Thanks & Farewell, Glen GoodKnight
From the Los Angeles Times to many a blog, much has been written about Glen since his surprising and untimely death on November 3, 2010. I just finished the November 2010 issue of Mythprint, which is entirely a tribute to the Founder of our unique Mythopoeic Society. Often I found myself nodding in agreement as others commended him as the architect not only of its uniqueness but of its very existence. Although I wasn’t there at the beginning (and it was great to hear the stories of those who were) I was a relatively “early adopter” of the Society. Although this blog is less personal than ex officio, today I’m speaking as myself, not as Corresponding Secretary of the Mythopoeic Society. Many of my fellow Stewards have contributed their thoughts and reminiscences already; now it’s my turn.
To give you an idea of the kind of person I was in long-ago days of my youth (1967), I once went downtown with some of my hard-earned money to buy an Easter outfit. Of course, I had to stop by the big bookstore first…and what to my wondering eyes should appear but the shiny new LOTR boxed hardcover set published by Houghton Mifflin. That Easter outfit never had a chance. Little did I know that in that same year, thousands of miles away, a young man was coming up with an idea for a Society that would have a profound impact on my life.

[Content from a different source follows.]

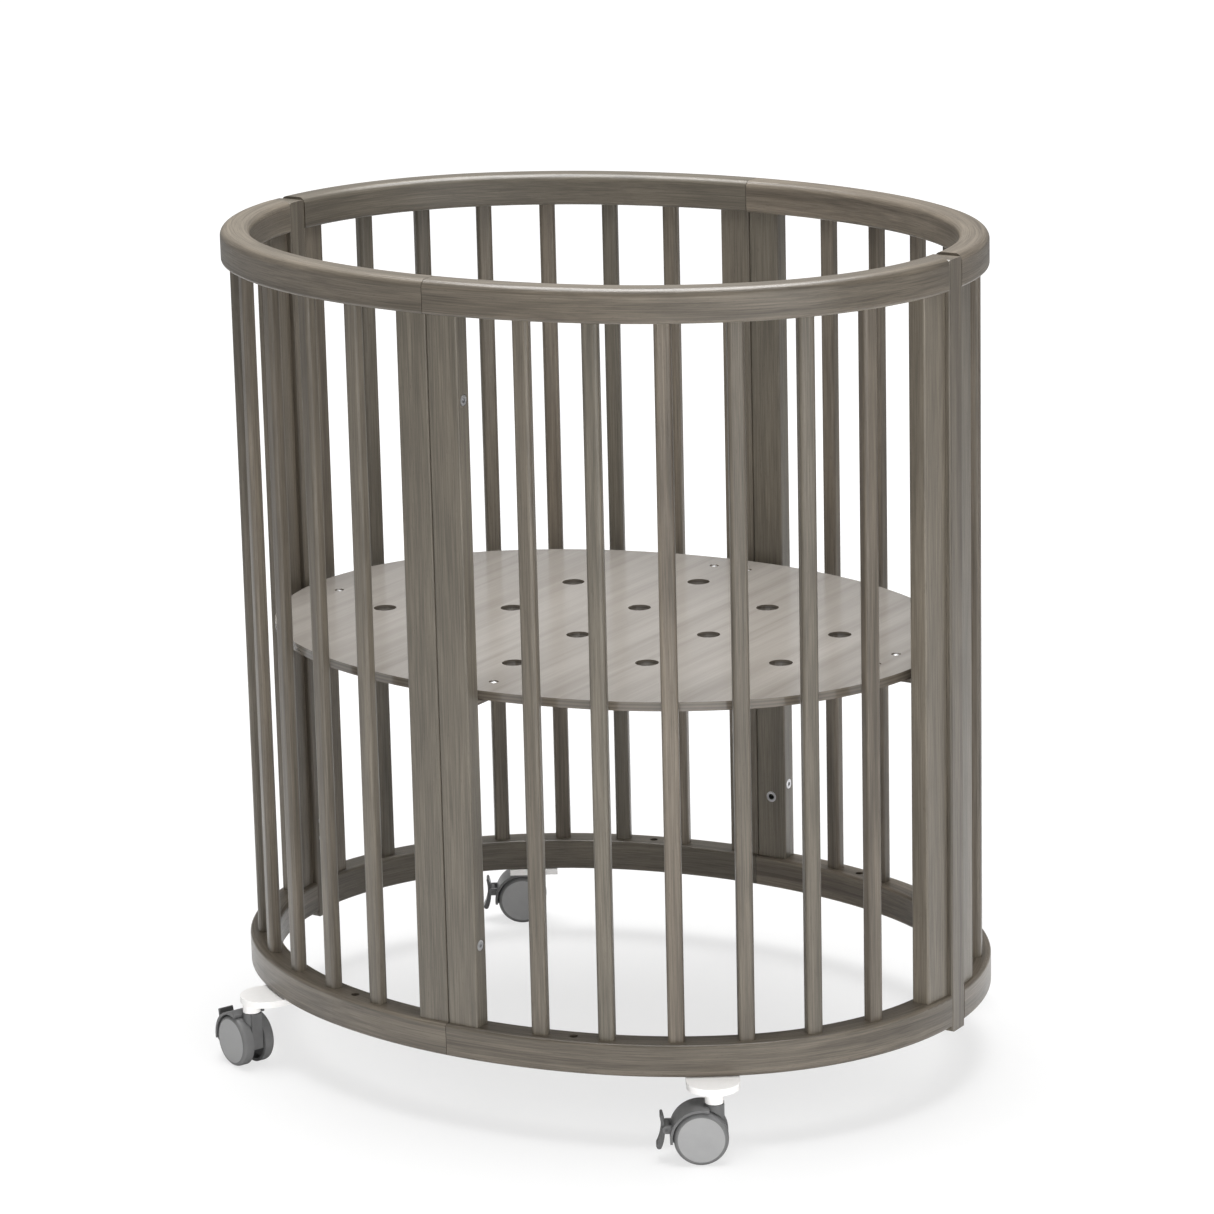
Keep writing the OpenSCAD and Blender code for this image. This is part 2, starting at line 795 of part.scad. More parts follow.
module wheel(i, w) {
    cap_seat = wheel_outer_face - cap_thickness;
    color(grey_plastic)
        at_caster(i) on_wheel_side(w) rotate_extrude() {
            // rim with a rounded outer shoulder
            intersection() {
                union() {
                    translate([wheel_radius - wheel_shoulder, wheel_inner_face])
                        square([wheel_shoulder,
                                wheel_outer_face - wheel_inner_face - wheel_shoulder]);
                    translate([wheel_radius - wheel_shoulder, wheel_outer_face - wheel_shoulder])
                        circle(wheel_shoulder);
                }
                translate([wheel_radius - rim_thickness, wheel_inner_face])
                    square([rim_thickness, wheel_outer_face - wheel_inner_face]);
            }
            // disc under the cap, with a lip round it
            translate([wheel_bore_radius, cap_seat - wheel_web])
                square([wheel_radius - rim_thickness - wheel_bore_radius + 1, wheel_web]);
            translate([cap_radius, cap_seat - wheel_web])
                square([wheel_radius - wheel_shoulder - cap_radius + 1.5,
                        wheel_web + cap_thickness]);
            // hub
            translate([wheel_bore_radius, wheel_inner_face])
                square([hub_radius - wheel_bore_radius, cap_seat - wheel_inner_face]);
        }
}

module wheel_cap(i, w) {
    color(light_grey)
        at_caster(i) on_wheel_side(w)
            translate([0, 0, wheel_outer_face - cap_thickness])
                cylinder(r = cap_radius, h = cap_thickness);
}

// Rocking lever: a curved pad, thicker at its foot, that turns on two pins in the
// hood's lugs. Its near face is one arc and its far face a smaller one, set higher.
lever_centre = [lever_arc_radius + 1.2, -1.2];
function lever_near(y) = lever_centre[0] - sqrt(pow(lever_arc_radius, 2) - pow(y - lever_centre[1], 2));
function lever_far(y) = lever_centre[0]
    - sqrt(pow(lever_arc_radius - lever_thickness, 2) - pow(y - lever_centre[1] - lever_taper, 2));

module lever_outline() {
    translate(lever_pivot) {
        circle(lever_hub_radius);
        intersection() {
            difference() {
                translate(lever_centre) circle(lever_arc_radius);
                translate(lever_centre + [0, lever_taper])
                    circle(lever_arc_radius - lever_thickness);
            }
            translate([0, lever_ends[0]]) square([lever_arc_radius, lever_ends[1] - lever_ends[0]]);
        }
        for (y = lever_ends)
            translate([(lever_near(y) + lever_far(y)) / 2, y])
                circle((lever_far(y) - lever_near(y)) / 2 * 0.92);
    }
}

module brake_lever(i) {
    color(grey_plastic)
        at_caster(i) {
            slab(lever_half) lever_outline();
            translate([lever_pivot[0], lug_outer, lever_pivot[1]]) rotate([90, 0, 0])
                cylinder(r = lever_pin_radius, h = 2 * lug_outer);
        }
}

// ---- nodes ----

for (i = [0 : 3]) {
    top_rail(i);
    bottom_rail(i);
    slats(i);
    stiles(i);
    caster_plate(i);
    caster_hood(i);
    caster_axle(i);
    brake_lever(i);
    for (w = [0, 1]) {
        wheel(i, w);
        wheel_cap(i, w);
    }
}
for (side = [0, 1])
    joint_post(side);
joint_dowels();
connector_bolts();
connector_sleeves();
deck_board();
deck_brackets();
deck_screws();
bracket_bolts();
threaded_inserts();
caster_plate_screws();
caster_stems();
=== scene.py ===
import math
import bpy
from mathutils import Matrix, Vector


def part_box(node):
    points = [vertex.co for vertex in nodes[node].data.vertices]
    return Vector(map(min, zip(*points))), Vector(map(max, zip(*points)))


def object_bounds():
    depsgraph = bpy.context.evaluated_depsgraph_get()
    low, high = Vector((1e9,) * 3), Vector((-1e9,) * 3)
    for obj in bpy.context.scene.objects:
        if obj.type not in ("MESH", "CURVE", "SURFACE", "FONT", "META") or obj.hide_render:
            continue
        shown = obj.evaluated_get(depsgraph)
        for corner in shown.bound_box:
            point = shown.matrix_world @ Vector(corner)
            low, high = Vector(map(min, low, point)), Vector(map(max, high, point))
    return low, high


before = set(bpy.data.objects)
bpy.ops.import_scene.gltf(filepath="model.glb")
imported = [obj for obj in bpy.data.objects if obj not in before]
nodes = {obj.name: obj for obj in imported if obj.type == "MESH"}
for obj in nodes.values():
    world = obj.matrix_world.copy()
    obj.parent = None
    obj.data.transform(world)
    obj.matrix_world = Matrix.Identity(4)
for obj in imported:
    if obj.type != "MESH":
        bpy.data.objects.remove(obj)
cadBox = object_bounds()
corners = ["front_right", "front_left", "back_left", "back_right"]


# small helpers for building node trees

def addNode(tree, kind, inputs=None, **settings):
    made = tree.nodes.new(kind)
    for name, value in settings.items():
        setattr(made, name, value)
    for key, value in (inputs or {}).items():
        if isinstance(value, bpy.types.NodeSocket):
            tree.links.new(value, made.inputs[key])
        else:
            made.inputs[key].default_value = value
    return made


def doMath(tree, operation, *values):
    inputs = {i: v for i, v in enumerate(values)}
    return addNode(tree, "ShaderNodeMath", inputs, operation=operation).outputs[0]


def doVector(tree, operation, *values):
    inputs = {i: v for i, v in enumerate(values)}
    return addNode(tree, "ShaderNodeVectorMath", inputs, operation=operation).outputs[0]


def mapValue(tree, value, low, high, toLow, toHigh):
    inputs = {"Value": value, "From Min": low, "From Max": high, "To Min": toLow, "To Max": toHigh}
    return addNode(tree, "ShaderNodeMapRange", inputs, clamp=True).outputs["Result"]


def mixColour(tree, share, first, second, blend="MIX"):
    mix = addNode(tree, "ShaderNodeMix", data_type="RGBA", blend_type=blend)
    for index, value in ((0, share), (6, first), (7, second)):
        if isinstance(value, bpy.types.NodeSocket):
            tree.links.new(value, mix.inputs[index])
        else:
            mix.inputs[index].default_value = value
    return mix.outputs[2]


def noiseAt(tree, vector, scale, detail=3.0, roughness=0.55, distortion=0.0):
    inputs = {"Vector": vector, "Scale": scale, "Detail": detail,
              "Roughness": roughness, "Distortion": distortion}
    return addNode(tree, "ShaderNodeTexNoise", inputs).outputs["Fac"]


def newGroup(name, inputs, outputs):
    group = bpy.data.node_groups.new(name, "ShaderNodeTree")
    for label, kind, value in inputs:
        socket = group.interface.new_socket(name=label, in_out="INPUT", socket_type=kind)
        socket.default_value = value
    for label, kind in outputs:
        group.interface.new_socket(name=label, in_out="OUTPUT", socket_type=kind)
    given = group.nodes.new("NodeGroupInput").outputs
    out = group.nodes.new("NodeGroupOutput").inputs
    return group, given, out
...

One of the things I’ve often brooded upon is the way that the pivotal events of one’s life don’t seem pivotal at the time. Only in retrospect does one realize–with a frisson of fear, sometimes–how different one’s life would have been if that seemingly minor event hadn’t happened. I doubt Glen realized at the time he was creating an organization that would profoundly affect not just his own life, but lives of thousands of others throughout the world. My coming to California was one of those pivotal events for me–I came with the intention of staying a few months; maybe a couple of years if I got a job. That was in 1971. I did get a job, and less than a block from the library’s door was a comic book store. On lunch hours I’d sometimes go there to get comics that my brother wanted–he was a rabid collector who couldn’t find everything he wanted back East. On the way out one day I noticed a flyer for a Star Trek convention in Los Angeles called Equicon–that upcoming weekend. In a highly uncharacteristic example of spontaneity, my partner and I hopped a plane and went. In the dealer’s room was a table that lured me by a slide show of Tim Kirk’s Lord of the Rings paintings (his project for his MFA degree). Some outfit called The Mythopoeic Society. Sounded interesting. Had a local group called Khazad-dum not too far from us. Started going to meetings. Attended Mythcon IV in Santa Barbara. These were My People. Hooked for life.
I am forever grateful to Glen for visualizing the Mythopoeic Society as an organization that welcomed scholarship but didn’t see serious scholarship as incompatible with dressing up as an elf/hobbit/orc and carrying a banner (or moving a boat, or quaffing a proper 1420). Nor did he assume that the “appropriate” credentials were required for a person to produce valuable research on the work of the Inklings, or any of the related topics that have graced the pages of Mythlore and/or the podia of Mythcon. One of the most valuable characteristics of the Mythopoeic Society is the welcoming home it provides for independent scholars and students. As a toiler for many years in the Groves of Academe, I’m aware that it can be as dangerous as living in Fangorn. Those who transgress the borders of disciplines often do so at their peril. The Canon can be used to blast a promising career to smithereens. As a Librarian it was less dangerous to me that others–we are the Rangers in that forest–but it gave me the perspective to realize how unique and valuable a refuge the Mythopoeic Society offers.
Another aspect of Glen’s vision particularly dear to my heart was the combination of of literature with the visual and performing arts. One might even see the Society as his piece of interstitial art. Few have the talent and drive to make a career of the arts, but many have enough love for and talent in an art form that to have no place for it in one’s life is a constant ache. To have a place to share one’s art with others, to know that someone besides you finds it valuable–that is a great gift that Glen gave to many.
Glen did not just create an organization, he created a place: a place where people of vastly different religious and/or political beliefs could come together amicably to discuss mythopoeic literature and art; a place where one could find friends treasured for decades but seen only once a month or once a year; a place where one’s creative talents could be nurtured, could blossom and grow; a place in which one could be both scholarly and silly; a place whose existence can enrich one’s life from youth to age and maybe beyond.
So thanks, Glen. I owe you more than I can ever say. You brought me good friends, you gave me a creative outlet, you helped me get tenure, you revived my artistic soul. You gave me friends and memories that I’ll always treasure. Those Mythcons of my youth…the sound of harps and pennywhistles, the declaiming of the bards, the glow of velvet gowns and warmth of talk and laughter…you brought me the closest I’ve ever been to the Hall of Fire in the House of Elrond.
Farewell, Good Knight. May you see your swift sunrise.